Dataset entries –
___

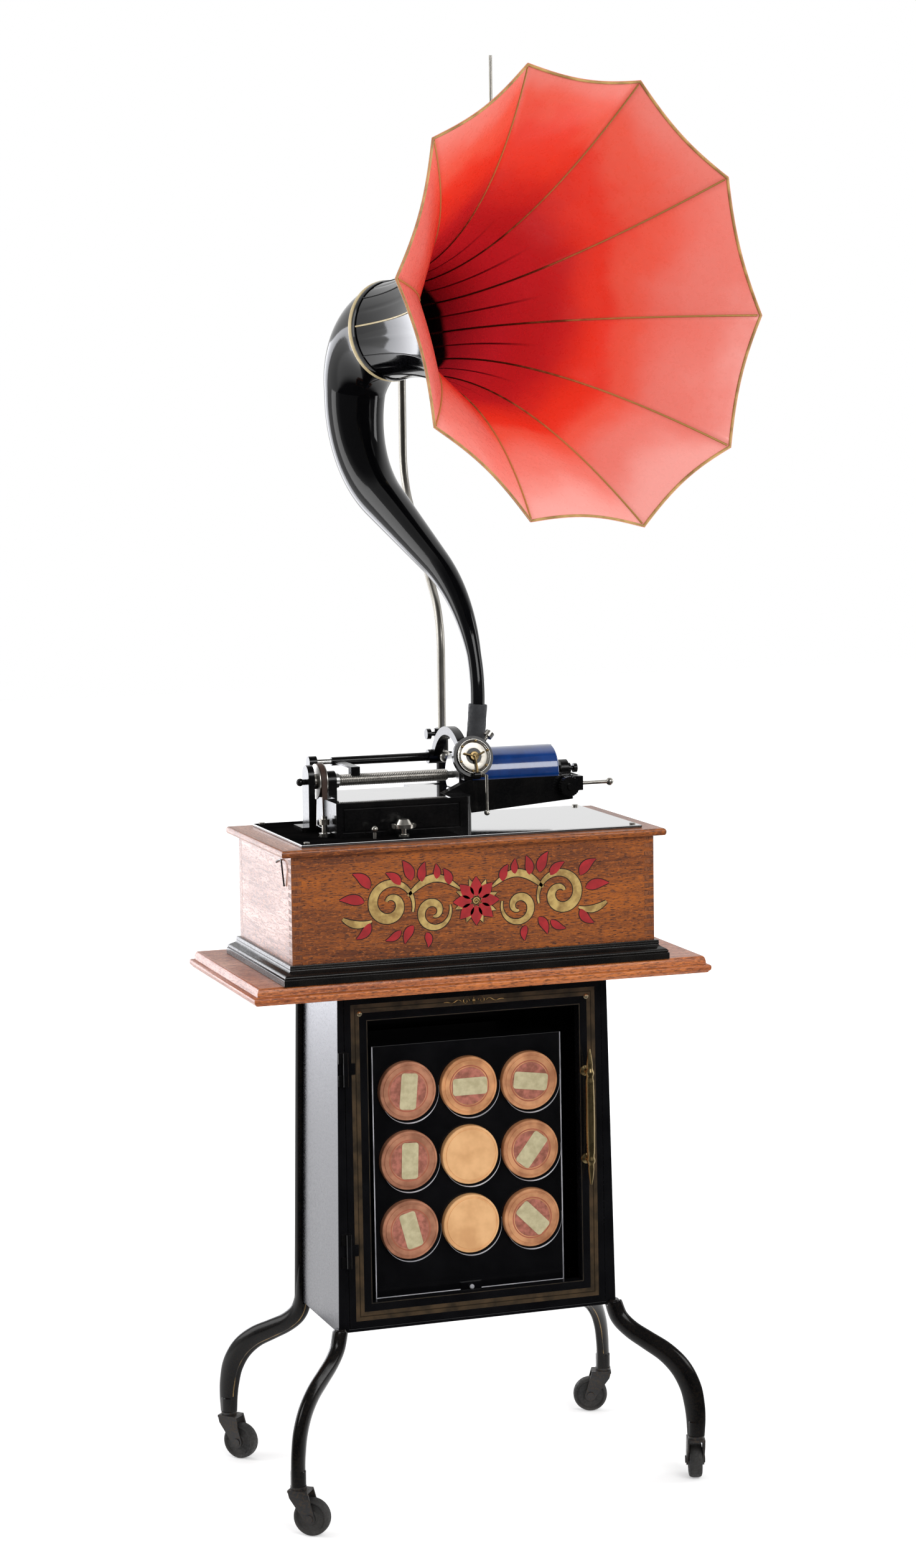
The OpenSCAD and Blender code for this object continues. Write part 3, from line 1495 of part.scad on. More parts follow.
module crane_bracket() {
    color("#1a1a1d") placed() difference() {
        union() {
            rod_z(crane_x, crane_y, crane_z0, socket_top, 7);
            box(crane_x - 16, crane_x + 16, case_y1, case_y1 + 4, crane_z0, crane_z0 + 60);
            box(crane_x - 5, crane_x + 5, case_y1 + 3, crane_y, crane_z0 + 4, crane_z0 + 56);
            rod_z(crane_x, crane_y, socket_top - 12, socket_top, 9);
            rod_x(crane_x - 19, crane_x, crane_y, socket_top - 6, 2.4);
            rod_x(crane_x - 19, crane_x - 14, crane_y, socket_top - 6, 6);
        }
        rod_z(crane_x, crane_y, crane_z0 + 6, socket_top + 1, crane_r + run_fit);
    }
}

cabinet_shell();
door_frame();
door_hinges();
door_handle();
record_rack();
carton_1();
carton_2();
carton_3();
carton_4();
carton_5();
carton_6();
carton_7();
carton_8();
carton_9();
leg_front_left();
leg_front_right();
leg_back_left();
leg_back_right();
caster_fork_front_left();
caster_fork_front_right();
caster_fork_back_left();
caster_fork_back_right();
caster_wheel_front_left();
caster_wheel_front_right();
caster_wheel_back_left();
caster_wheel_back_right();
table_board();
case_front();
case_back();
case_left();
case_right();
base_moulding();
deck_board();
bedplate();
bedplate_screws();
shaft_pedestal();
body_casting();
guide_rod();
feed_shaft();
shaft_pulley();
mandrel();
record_cylinder();
carriage_arm();
sound_box();
lift_lever();
end_gate();
speed_screw();
brake_knob();
motor_frame();
spring_barrel();
second_shaft();
governor();
winding_shaft();
drive_belt();
horn_bell();
horn_elbow();
horn_cuff();
crane_bracket();
crane_rod();
horn_hanger();
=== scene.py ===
# %% [markdown]
# # A cylinder talking machine on its record cabinet
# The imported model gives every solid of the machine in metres, each on the body it moves with.
# This notebook dresses those solids: it keeps a solid where only its finish was missing, and
# builds a finer piece where the real one has rolled edges, threads, seams or printed paper.

# %% Load the frame
import json
from math import atan, atan2, cos, degrees, exp, hypot, pi, radians, sin, tan

import bmesh
import bpy
import numpy as np
from mathutils import Matrix, Vector

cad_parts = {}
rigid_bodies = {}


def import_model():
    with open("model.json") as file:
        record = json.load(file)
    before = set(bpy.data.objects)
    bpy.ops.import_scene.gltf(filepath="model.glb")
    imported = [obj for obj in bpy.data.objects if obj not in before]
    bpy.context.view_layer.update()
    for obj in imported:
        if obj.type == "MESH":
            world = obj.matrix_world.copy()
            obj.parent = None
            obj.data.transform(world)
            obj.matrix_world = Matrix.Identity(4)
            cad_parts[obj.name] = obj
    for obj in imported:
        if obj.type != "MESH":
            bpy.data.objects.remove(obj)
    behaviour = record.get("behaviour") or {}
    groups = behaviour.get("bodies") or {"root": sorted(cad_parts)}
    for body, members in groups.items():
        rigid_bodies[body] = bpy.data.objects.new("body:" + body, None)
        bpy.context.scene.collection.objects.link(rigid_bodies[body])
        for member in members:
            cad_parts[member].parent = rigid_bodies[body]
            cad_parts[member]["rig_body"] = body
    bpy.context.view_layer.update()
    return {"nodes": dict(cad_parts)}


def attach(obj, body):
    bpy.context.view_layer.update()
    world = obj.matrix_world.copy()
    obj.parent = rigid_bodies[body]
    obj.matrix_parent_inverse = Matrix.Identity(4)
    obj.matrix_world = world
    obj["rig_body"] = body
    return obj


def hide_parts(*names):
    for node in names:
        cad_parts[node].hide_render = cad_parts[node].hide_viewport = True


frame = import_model()
solids = frame["nodes"]

# %% [markdown]
# ## Measures
# The machine was drawn in millimetres from the middle of the cabinet, so the same numbers are
# used here. Two functions go between such a point and the frame's metres, another follows the
# cabinet's front, which leans back a little because the cabinet tapers upwards, and one gives
# the matrix of a place with a turn.

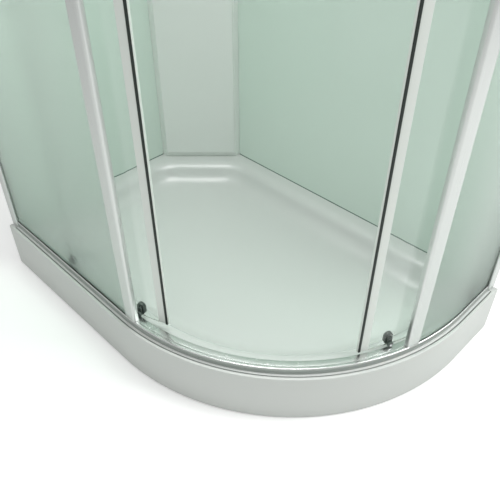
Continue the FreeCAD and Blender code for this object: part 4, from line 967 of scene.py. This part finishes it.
class SHOWER_OT_rollers(bpy.types.Operator):
    """Make the roller bodies, their wheels, pins and hangers"""

    bl_idname = "shower.rollers"
    bl_label = "Rollers"

    def execute(self, context):
        tray, rail, door, _ = settings()
        face = rail.glass / 2 + FACE_PLAY
        high = door_levels()[1]
        top_track, top_radius = rail.top - rail.shelf_drop, 0.009
        top_axle = top_track + top_radius
        # Place, level of the track, radius of the wheel and its middle's distance from the glass.
        wheels = (("bottom", tray.rim_level + rail.rail_height, 0.008, 0.0083),
                  ("top", top_track, top_radius, 0.0078))
        body_low, body_high, body_radius, body_depth = 0.1685, 0.2045, 0.011, 0.0108
        clip_low, clip_radius, clip_depth = 0.1694, 0.0065, 0.0032
        hanger_drop, hanger_rise, hanger_radius, hanger_depth = 0.034, 0.006, 0.008, 0.0035
        pin_radius, pin_drop, pin_soft = 0.004, 0.018, 0.0001
        wheel_half, wheel_soft, bore = 0.0025, 0.0009, 0.00206
        for side, word in SIDES:
            bodies, hangers = [], []
            for number, arc in ((1, door.front_roller), (2, door.front_roller + door.roller_spacing)):
                axes = spot, along, out = door_axes(side, arc)
                bodies += [
                    oval_block(axes, body_low, body_high, body_radius, -face - body_depth, -face, 0.0016),
                    oval_block(axes, clip_low, door.clamp + clip_radius, clip_radius, face,
                               face + clip_depth, 0.0008),
                    disc(axes, door.clamp, pin_radius, -face, face, pin_soft, 24)]
                hangers += [
                    oval_block(axes, high - hanger_drop, top_axle + hanger_rise, hanger_radius,
                               -face - hanger_depth, -face, 0.0008),
                    disc(axes, high - pin_drop, pin_radius, -face, face, pin_soft, 24),
                    disc(axes, high - pin_drop, hanger_radius, face, face + hanger_depth, 0.0008, 32)]
                for place, track, radius, offset in wheels:
                    name = "%s_wheel_%s_%d" % (place, word, number)
                    section = disc_section(radius, offset - wheel_half, offset + wheel_half, wheel_soft,
                                           bore)
                    grid = turned(section, spot + UP * (track + radius), out, along, UP, 48)
                    build("wheel_%s_%s_%d" % (place, word, number), [(grid, RING)], "nylon",
                          name + "_body", name)
            for name, shells, node in (("roller_bodies_", bodies, "bottom_roller_bodies_"),
                                       ("hangers_", hangers, "top_roller_bodies_")):
                build(name + word, shells, "dark_plastic", "door_" + word, node + word)
        return {"FINISHED"}


class SHOWER_OT_handles(bpy.types.Operator):
    """Make the two door handles"""

    bl_idname = "shower.handles"
    bl_label = "Handles"

    def execute(self, context):
        _, rail, door, _ = settings()
        face = rail.glass / 2 + FACE_PLAY
        bar, half_length, stand, dome_share = 0.007, 0.14, rail.glass / 2 + 0.027, 0.6
        height, peg_heights, peg_radius = 1.2, (1.1, 1.3), 0.005
        rose_radius, rose_depth, knob_depth = 0.01, 0.0025, 0.005
        turn = np.linspace(0, math.pi / 2, 8)
        rise = bar * dome_share * (1 - np.cos(turn))
        dome = np.stack([bar * np.sin(turn), -half_length + rise], axis=1)
        section = np.concatenate([dome, dome[::-1] * [1, -1]])
        for side, word in SIDES:
            axes = spot, along, out = door_axes(side, door.handle)
            shells = [(turned(section, spot + out * stand + UP * height, UP, along, out), TURNED)]
            for level in peg_heights:
                shells += [disc(axes, level, peg_radius, -face, stand - bar / 2, 0.0003, 28),
                           disc(axes, level, rose_radius, face, face + rose_depth, 0.0008, 36),
                           disc(axes, level, rose_radius, -face - knob_depth, -face, 0.0015, 36)]
            build("pull_" + word, shells, "polished", "door_" + word, "handle_" + word)
        return {"FINISHED"}


class SHOWER_OT_plain_pieces(bpy.types.Operator):
    """Finish the pieces that keep their own solids: glass walls, profiles, column, frame, legs, waste"""

    bl_idname = "shower.plain_pieces"
    bl_label = "Plain pieces"

    def execute(self, context):
        finishes = {
            "long_wall_glass": ["back_wall_glass"],
            "short_wall_glass": ["side_wall_glass"],
            "column": ["corner_column", "column_plate"],
            "post_metal": ["wall_profile_left", "wall_profile_right", "back_top_channel",
                           "side_top_channel"],
            "clear_pane": ["door_glass_left", "door_glass_right"],
            "polished": ["drain_cover", "waste_flange", "profile_screws"] + [
                name % word for _, word in SIDES
                for name in ("roller_axles_%s", "release_button_%s_1", "release_button_%s_2")],
            "dark_plastic": ["rail_stops", "leg_feet", "apron_brackets"],
            "steel": ["support_frame", "leg_studs", "leg_nuts"],
            "board": ["base_board"],
            "waste_plastic": ["waste_trap"],
        }
        for finish, nodes in finishes.items():
            for node in nodes:
                dress(node, finish)
        return {"FINISHED"}


# ---- stage ----

def seen_mask(tree):
    """1 for rays from the camera, straight or through glass, which see the floor and the room."""
    return ray_mask(tree, "Is Camera Ray", "Is Transmission Ray")


class SHOWER_OT_stage(bpy.types.Operator):
    """Make the pale floor, the soft light and the camera"""

    bl_idname = "shower.stage"
    bl_label = "Stage"

    def execute(self, context):
        scene = context.scene
        floor_glow, room_light = 0.25, 0.6
        tree, shader = new_material("pale_floor")
        feed(tree, shader, {"Base Color": (0.86, 0.87, 0.86, 1), "Roughness": 0.9,
                            "Specular IOR Level": 0.1})
        strength = maths(tree, "MULTIPLY", seen_mask(tree), floor_glow)
        glow = add_node(tree, "Emission", {"Strength": strength})
        show(tree, add_node(tree, "AddShader", {0: shader.outputs["BSDF"],
                                                1: glow.outputs["Emission"]}).outputs["Shader"])
        reach, count = 9, 7
        across = np.linspace(-reach, reach, count)
        x, y = np.meshgrid(across, across)
        floor = np.stack([x, y, np.zeros_like(x)], axis=2).reshape(-1, 3)
        mesh = bpy.data.meshes.new("floor")
        mesh.from_pydata(floor.tolist(), [], grid_faces(count, count, False, False).tolist())
        piece = bpy.data.objects.new("floor", mesh)
        scene.collection.objects.link(piece)
        mesh.materials.append(bpy.data.materials["pale_floor"])

        world = bpy.data.worlds.new("pale_room")
        world.use_nodes = True
        scene.world = world
        tree = world.node_tree
        level = ranged(tree, seen_mask(tree), room_light, 1.0)
        feed(tree, tree.nodes["Background"], {"Color": (1, 1, 1, 1), "Strength": level})

        # Lamps, the power in watts.
        for name, place, aim, size, power in (
                ("key_light", (2.5, 1.9, 3.7), (0.2, 0, 0.1), 2.2, 115),
                ("inside_light", (0.0, 0.02, 3.1), (0.0, 0.03, 0), 1.3, 36)):
            lamp = bpy.data.lights.new(name, "AREA")
            lamp.energy = power
            lamp.size = size
            holder = bpy.data.objects.new(name, lamp)
            holder.location = place
            way = np.array(aim) - np.array(place)
            holder.rotation_euler = (math.acos(-way[2] / np.linalg.norm(way)), 0,
                                     math.atan2(way[1], way[0]) - math.pi / 2)
            scene.collection.objects.link(holder)

        focal_pixels, picture_pixels, sensor = 593.1, 500, 36
        data = bpy.data.cameras.new("camera")
        data.lens = focal_pixels / picture_pixels * sensor
        data.sensor_width = sensor
        data.shift_y = -0.0052
        data.clip_start = 0.05
        camera = bpy.data.objects.new("camera", data)
        camera.location = (0.946, -0.898, 1.269)
        camera.rotation_euler = (math.radians(50.1), 0, math.radians(45))
        scene.collection.objects.link(camera)
        scene.camera = camera
        scene.view_settings.view_transform = "Standard"
        return {"FINISHED"}


OPERATORS = (SHOWER_OT_finishes, SHOWER_OT_tray, SHOWER_OT_front_panel, SHOWER_OT_rails, SHOWER_OT_posts,
             SHOWER_OT_fixed_glass, SHOWER_OT_seals, SHOWER_OT_rollers, SHOWER_OT_handles,
             SHOWER_OT_plain_pieces, SHOWER_OT_stage)
GROUPS = (("shower_tray", ShowerTraySizes), ("shower_rails", ShowerFrameSizes),
          ("shower_doors", ShowerDoorSizes), ("shower_colours", ShowerColours))


class SHOWER_PT_panel(bpy.types.Panel):
    """The enclosure's sizes, colours and pieces"""

    bl_idname = "SHOWER_PT_panel"
    bl_label = "Shower enclosure"
    bl_space_type = "VIEW_3D"
    bl_region_type = "UI"
    bl_category = "Shower"

    def draw(self, context):
        for name, group in GROUPS:
            box = self.layout.box()
            box.label(text=group.__doc__)
            for field in group.__annotations__:
                box.prop(getattr(context.scene, name), field)
        for operator in OPERATORS:
            self.layout.operator(operator.bl_idname)


def register():
    """Registers the property groups, the operators and the panel."""
    for name, group in GROUPS:
        bpy.utils.register_class(group)
        setattr(bpy.types.Scene, name, PointerProperty(type=group))
    for item in OPERATORS + (SHOWER_PT_panel,):
        bpy.utils.register_class(item)


def unregister():
    """Takes them away again."""
    for item in (SHOWER_PT_panel,) + OPERATORS[::-1]:
        bpy.utils.unregister_class(item)
    for name, group in GROUPS[::-1]:
        delattr(bpy.types.Scene, name)
        bpy.utils.unregister_class(group)


def main():
    """Makes every piece in order."""
    register()
    for operator in OPERATORS:
        group, name = operator.bl_idname.split(".")
        getattr(getattr(bpy.ops, group), name)()


if __name__ == "__main__":
    main()
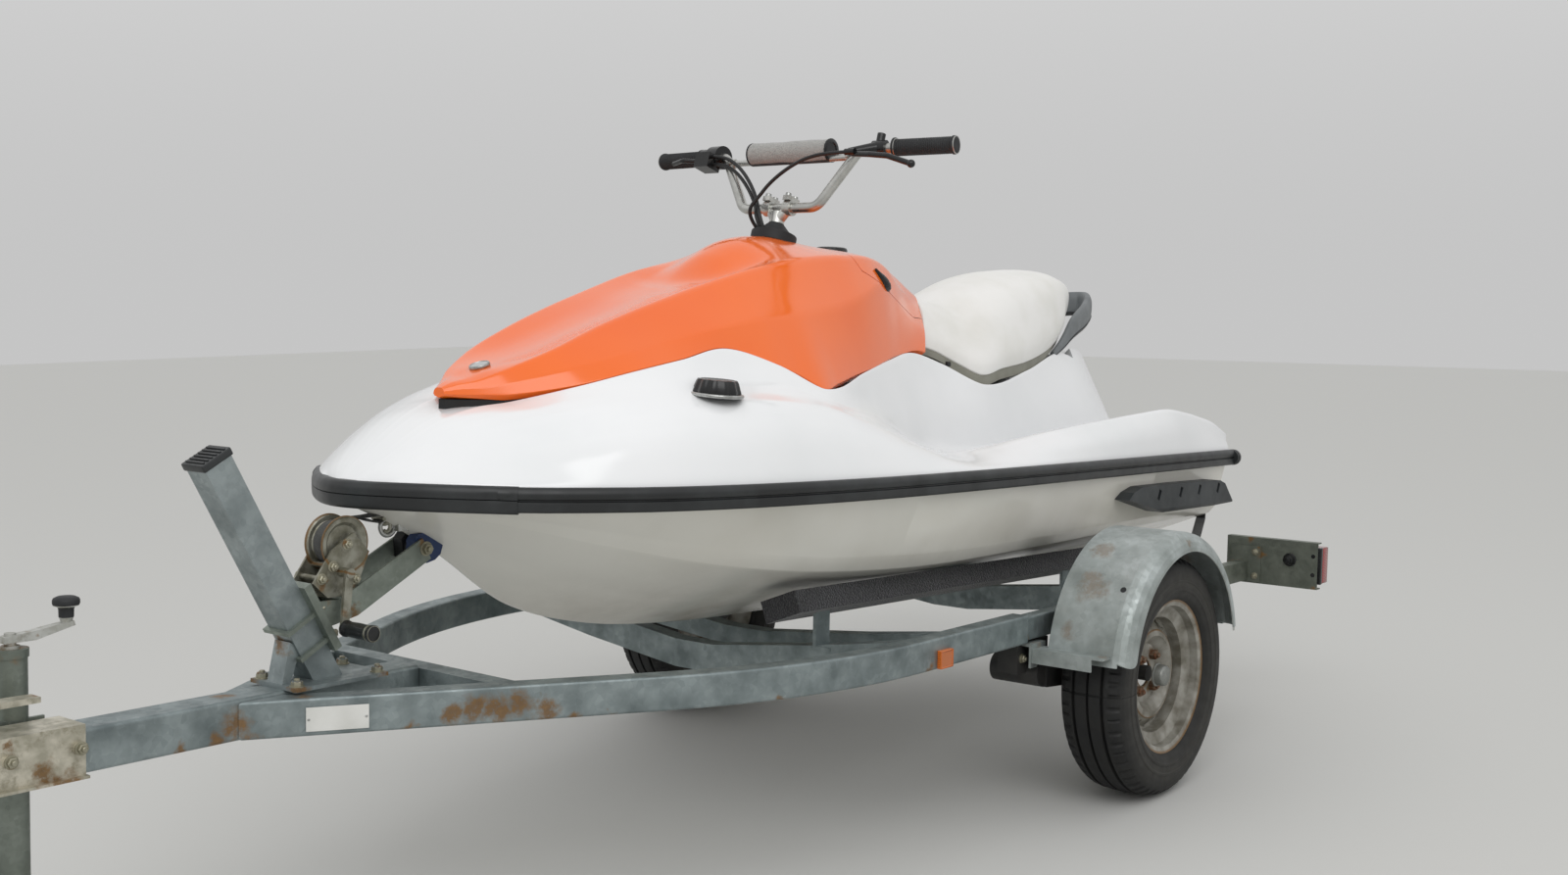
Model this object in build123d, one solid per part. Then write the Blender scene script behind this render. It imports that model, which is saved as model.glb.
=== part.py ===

___

SET TASK –
Keep both end lines and retype everything in the records above from the line containing "before = set(bpy.data.objects)" through the line containing "for member in", exactly, with nothing else.

ANSWER BELOW –
    before = set(bpy.data.objects)
    bpy.ops.import_scene.gltf(filepath="model.glb")
    imported = [obj for obj in bpy.data.objects if obj not in before]
    bpy.context.view_layer.update()
    for obj in imported:
        if obj.type == "MESH":
            world = obj.matrix_world.copy()
            obj.parent = None
            obj.data.transform(world)
            obj.matrix_world = Matrix.Identity(4)
            cad_parts[obj.name] = obj
    for obj in imported:
        if obj.type != "MESH":
            bpy.data.objects.remove(obj)
    behaviour = record.get("behaviour") or {}
    groups = behaviour.get("bodies") or {"root": sorted(cad_parts)}
    for body, members in groups.items():
        rigid_bodies[body] = bpy.data.objects.new("body:" + body, None)
        bpy.context.scene.collection.objects.link(rigid_bodies[body])
        for member in members:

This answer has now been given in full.